GIVEN DATA:
......

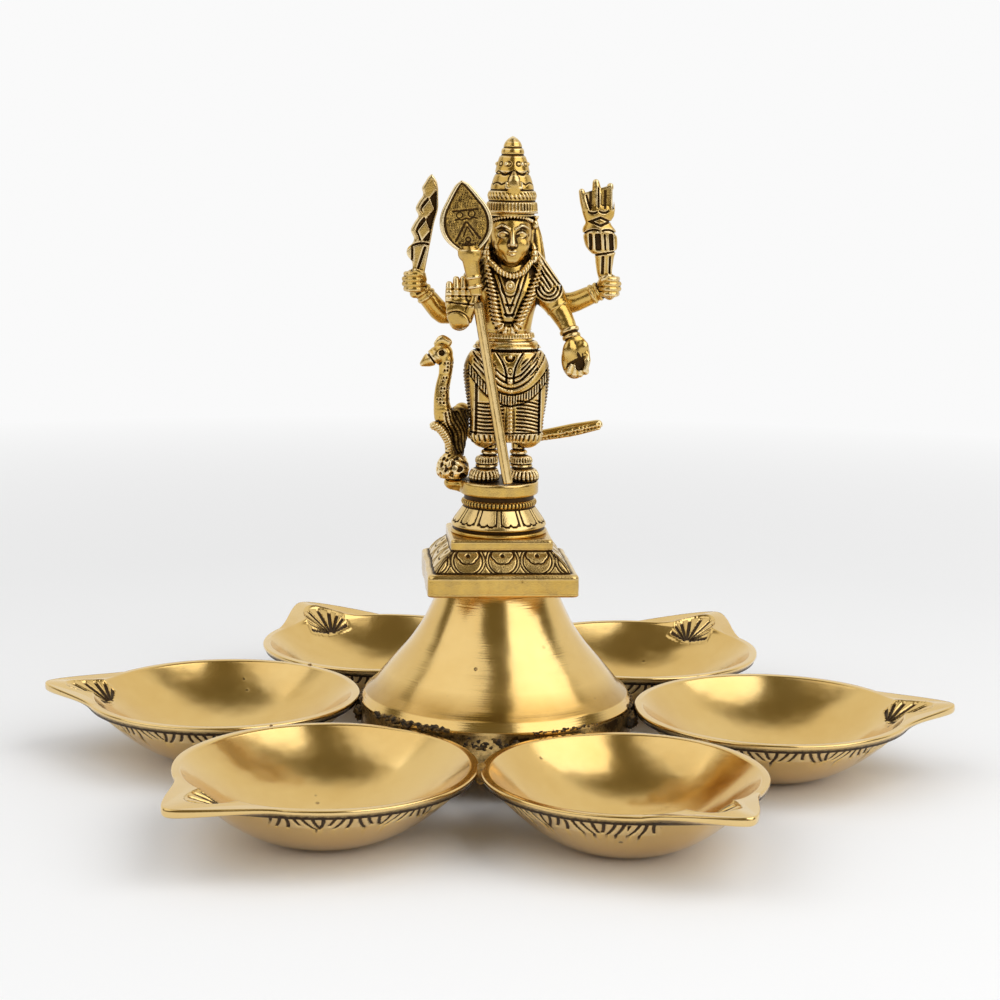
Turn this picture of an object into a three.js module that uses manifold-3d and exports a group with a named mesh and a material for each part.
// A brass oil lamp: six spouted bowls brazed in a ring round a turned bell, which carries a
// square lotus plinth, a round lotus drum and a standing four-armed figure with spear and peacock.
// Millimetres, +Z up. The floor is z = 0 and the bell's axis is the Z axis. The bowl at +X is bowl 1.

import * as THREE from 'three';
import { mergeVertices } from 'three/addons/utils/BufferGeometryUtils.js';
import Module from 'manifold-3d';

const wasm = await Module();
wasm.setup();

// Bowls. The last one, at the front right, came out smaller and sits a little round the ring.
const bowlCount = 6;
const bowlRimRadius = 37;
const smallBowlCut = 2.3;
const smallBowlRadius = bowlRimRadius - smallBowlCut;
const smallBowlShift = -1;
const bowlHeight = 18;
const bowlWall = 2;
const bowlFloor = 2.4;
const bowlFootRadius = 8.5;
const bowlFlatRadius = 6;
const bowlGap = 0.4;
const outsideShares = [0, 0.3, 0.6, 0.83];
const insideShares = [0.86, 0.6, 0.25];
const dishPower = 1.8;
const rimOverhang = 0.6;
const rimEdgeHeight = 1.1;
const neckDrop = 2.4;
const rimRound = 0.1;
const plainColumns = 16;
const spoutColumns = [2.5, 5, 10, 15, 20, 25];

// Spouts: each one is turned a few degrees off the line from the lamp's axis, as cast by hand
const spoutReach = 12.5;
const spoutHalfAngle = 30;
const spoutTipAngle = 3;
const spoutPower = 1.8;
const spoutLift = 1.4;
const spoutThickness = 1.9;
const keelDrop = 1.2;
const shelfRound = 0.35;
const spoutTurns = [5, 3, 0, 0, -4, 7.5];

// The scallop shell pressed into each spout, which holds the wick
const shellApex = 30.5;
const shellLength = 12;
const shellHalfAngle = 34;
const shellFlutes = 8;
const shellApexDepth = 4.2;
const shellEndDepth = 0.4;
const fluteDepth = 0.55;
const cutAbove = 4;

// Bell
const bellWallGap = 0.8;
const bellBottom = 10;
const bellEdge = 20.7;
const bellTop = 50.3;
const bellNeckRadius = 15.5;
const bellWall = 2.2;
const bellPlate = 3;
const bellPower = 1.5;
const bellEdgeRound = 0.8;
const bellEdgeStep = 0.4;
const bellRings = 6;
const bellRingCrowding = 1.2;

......

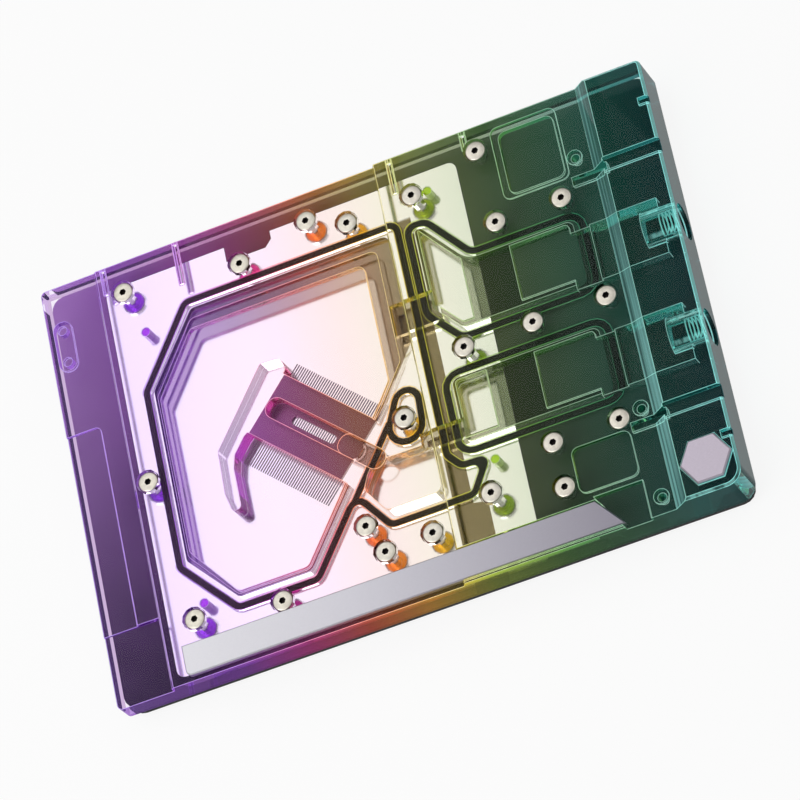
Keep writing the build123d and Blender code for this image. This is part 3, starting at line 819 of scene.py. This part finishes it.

......

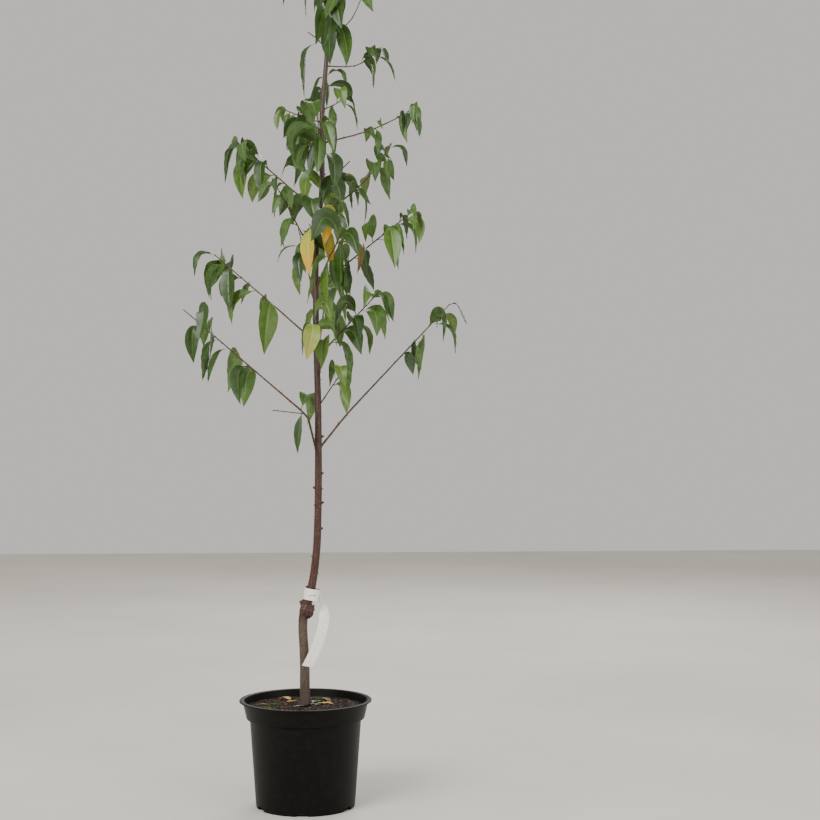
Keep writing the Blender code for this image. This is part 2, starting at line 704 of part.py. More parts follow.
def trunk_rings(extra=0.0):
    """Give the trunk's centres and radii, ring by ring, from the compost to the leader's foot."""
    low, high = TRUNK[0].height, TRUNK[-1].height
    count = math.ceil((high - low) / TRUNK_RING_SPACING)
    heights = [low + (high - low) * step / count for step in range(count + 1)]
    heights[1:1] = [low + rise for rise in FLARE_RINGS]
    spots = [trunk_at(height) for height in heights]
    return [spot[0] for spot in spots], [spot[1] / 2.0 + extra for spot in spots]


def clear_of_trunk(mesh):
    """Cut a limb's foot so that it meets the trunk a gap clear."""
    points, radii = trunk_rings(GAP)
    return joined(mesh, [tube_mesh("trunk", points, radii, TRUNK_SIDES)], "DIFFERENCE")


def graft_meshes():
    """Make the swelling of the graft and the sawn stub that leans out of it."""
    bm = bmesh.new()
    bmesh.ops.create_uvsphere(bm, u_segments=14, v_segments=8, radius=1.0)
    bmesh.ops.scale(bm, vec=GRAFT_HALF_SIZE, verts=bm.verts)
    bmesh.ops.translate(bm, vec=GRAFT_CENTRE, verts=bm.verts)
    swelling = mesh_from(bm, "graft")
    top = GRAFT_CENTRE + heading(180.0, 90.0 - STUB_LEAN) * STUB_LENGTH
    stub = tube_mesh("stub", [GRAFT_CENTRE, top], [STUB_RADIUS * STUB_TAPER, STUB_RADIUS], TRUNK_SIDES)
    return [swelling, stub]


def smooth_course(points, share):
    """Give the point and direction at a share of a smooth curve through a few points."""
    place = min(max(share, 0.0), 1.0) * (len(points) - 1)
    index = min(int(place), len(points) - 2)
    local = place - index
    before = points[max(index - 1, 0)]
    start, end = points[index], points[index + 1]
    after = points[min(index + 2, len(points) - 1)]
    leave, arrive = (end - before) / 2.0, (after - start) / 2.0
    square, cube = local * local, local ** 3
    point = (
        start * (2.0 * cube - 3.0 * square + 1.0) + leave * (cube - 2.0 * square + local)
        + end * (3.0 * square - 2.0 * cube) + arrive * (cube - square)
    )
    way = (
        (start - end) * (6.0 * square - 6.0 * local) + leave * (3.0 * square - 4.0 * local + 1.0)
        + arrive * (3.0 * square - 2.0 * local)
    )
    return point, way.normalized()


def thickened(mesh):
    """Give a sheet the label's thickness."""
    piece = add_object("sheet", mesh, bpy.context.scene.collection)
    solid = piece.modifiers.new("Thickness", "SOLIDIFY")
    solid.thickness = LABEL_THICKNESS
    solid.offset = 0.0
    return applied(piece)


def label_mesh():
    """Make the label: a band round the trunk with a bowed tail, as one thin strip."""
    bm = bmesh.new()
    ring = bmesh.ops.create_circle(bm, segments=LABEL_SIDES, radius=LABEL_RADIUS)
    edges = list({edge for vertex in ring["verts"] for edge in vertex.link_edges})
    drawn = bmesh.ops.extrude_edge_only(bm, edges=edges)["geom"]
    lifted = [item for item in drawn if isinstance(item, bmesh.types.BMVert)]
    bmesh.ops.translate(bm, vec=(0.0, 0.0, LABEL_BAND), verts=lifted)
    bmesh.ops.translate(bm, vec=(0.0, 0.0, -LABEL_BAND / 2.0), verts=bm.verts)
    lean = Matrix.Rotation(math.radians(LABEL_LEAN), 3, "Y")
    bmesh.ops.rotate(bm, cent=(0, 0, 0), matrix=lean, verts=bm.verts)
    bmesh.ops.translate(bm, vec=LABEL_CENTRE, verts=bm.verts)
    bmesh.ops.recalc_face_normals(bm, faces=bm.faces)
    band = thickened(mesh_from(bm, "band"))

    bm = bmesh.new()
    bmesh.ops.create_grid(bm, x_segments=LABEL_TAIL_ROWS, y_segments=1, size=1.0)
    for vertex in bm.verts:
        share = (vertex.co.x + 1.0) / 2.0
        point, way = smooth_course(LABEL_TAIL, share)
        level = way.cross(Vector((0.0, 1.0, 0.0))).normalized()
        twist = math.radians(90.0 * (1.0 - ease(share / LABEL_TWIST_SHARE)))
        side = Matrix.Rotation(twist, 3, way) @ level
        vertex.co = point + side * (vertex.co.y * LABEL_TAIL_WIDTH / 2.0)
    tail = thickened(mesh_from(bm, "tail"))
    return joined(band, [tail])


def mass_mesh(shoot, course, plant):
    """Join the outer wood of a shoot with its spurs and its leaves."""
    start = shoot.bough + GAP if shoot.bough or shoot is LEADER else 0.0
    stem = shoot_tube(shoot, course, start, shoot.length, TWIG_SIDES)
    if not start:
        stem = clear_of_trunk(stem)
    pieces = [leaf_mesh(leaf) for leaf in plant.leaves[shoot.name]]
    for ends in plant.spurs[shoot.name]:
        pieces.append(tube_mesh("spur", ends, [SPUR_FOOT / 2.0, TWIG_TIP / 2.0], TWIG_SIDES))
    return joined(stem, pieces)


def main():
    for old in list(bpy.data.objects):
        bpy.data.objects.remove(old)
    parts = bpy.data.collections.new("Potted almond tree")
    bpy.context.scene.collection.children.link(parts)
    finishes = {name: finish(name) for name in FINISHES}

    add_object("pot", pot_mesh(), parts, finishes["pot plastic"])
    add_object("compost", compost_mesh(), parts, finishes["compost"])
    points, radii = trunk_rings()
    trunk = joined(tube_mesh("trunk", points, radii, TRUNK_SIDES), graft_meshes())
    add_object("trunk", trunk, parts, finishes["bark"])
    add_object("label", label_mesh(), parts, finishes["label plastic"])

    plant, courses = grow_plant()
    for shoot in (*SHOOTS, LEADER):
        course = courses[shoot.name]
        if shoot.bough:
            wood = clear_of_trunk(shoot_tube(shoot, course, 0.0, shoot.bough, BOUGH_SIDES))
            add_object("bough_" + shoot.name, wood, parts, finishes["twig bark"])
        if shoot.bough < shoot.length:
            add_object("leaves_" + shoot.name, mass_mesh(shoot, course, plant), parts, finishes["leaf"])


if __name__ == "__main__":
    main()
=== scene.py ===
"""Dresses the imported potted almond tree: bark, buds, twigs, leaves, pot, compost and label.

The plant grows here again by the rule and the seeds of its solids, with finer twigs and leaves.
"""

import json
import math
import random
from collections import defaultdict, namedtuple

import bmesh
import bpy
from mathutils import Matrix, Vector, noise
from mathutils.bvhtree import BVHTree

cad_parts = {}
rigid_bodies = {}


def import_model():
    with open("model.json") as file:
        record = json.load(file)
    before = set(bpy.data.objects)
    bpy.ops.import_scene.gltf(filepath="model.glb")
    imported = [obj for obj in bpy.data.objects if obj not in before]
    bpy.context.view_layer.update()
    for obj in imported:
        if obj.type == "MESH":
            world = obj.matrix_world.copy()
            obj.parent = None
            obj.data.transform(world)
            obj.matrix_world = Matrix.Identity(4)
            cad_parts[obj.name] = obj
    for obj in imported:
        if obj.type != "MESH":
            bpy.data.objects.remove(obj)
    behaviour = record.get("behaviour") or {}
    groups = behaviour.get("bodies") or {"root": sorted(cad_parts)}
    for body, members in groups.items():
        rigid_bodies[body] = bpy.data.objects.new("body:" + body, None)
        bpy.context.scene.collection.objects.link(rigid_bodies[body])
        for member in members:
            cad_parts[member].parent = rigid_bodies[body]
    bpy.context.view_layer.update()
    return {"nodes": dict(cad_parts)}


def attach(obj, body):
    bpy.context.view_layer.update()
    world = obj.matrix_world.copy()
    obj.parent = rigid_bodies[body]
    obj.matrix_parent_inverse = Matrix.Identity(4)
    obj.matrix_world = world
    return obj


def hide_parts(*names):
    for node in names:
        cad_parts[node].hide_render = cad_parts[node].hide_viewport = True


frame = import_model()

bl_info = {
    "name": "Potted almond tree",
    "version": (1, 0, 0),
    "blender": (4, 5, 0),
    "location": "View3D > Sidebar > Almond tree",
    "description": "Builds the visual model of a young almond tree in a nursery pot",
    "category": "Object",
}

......

WHAT IS ASKED: Filter out all lines lacking the word "image" and copy the rest.

CORRECT OUTPUT:
Keep writing the build123d and Blender code for this image. This is part 3, starting at line 819 of scene.py. This part finishes it.
Keep writing the Blender code for this image. This is part 2, starting at line 704 of part.py. More parts follow.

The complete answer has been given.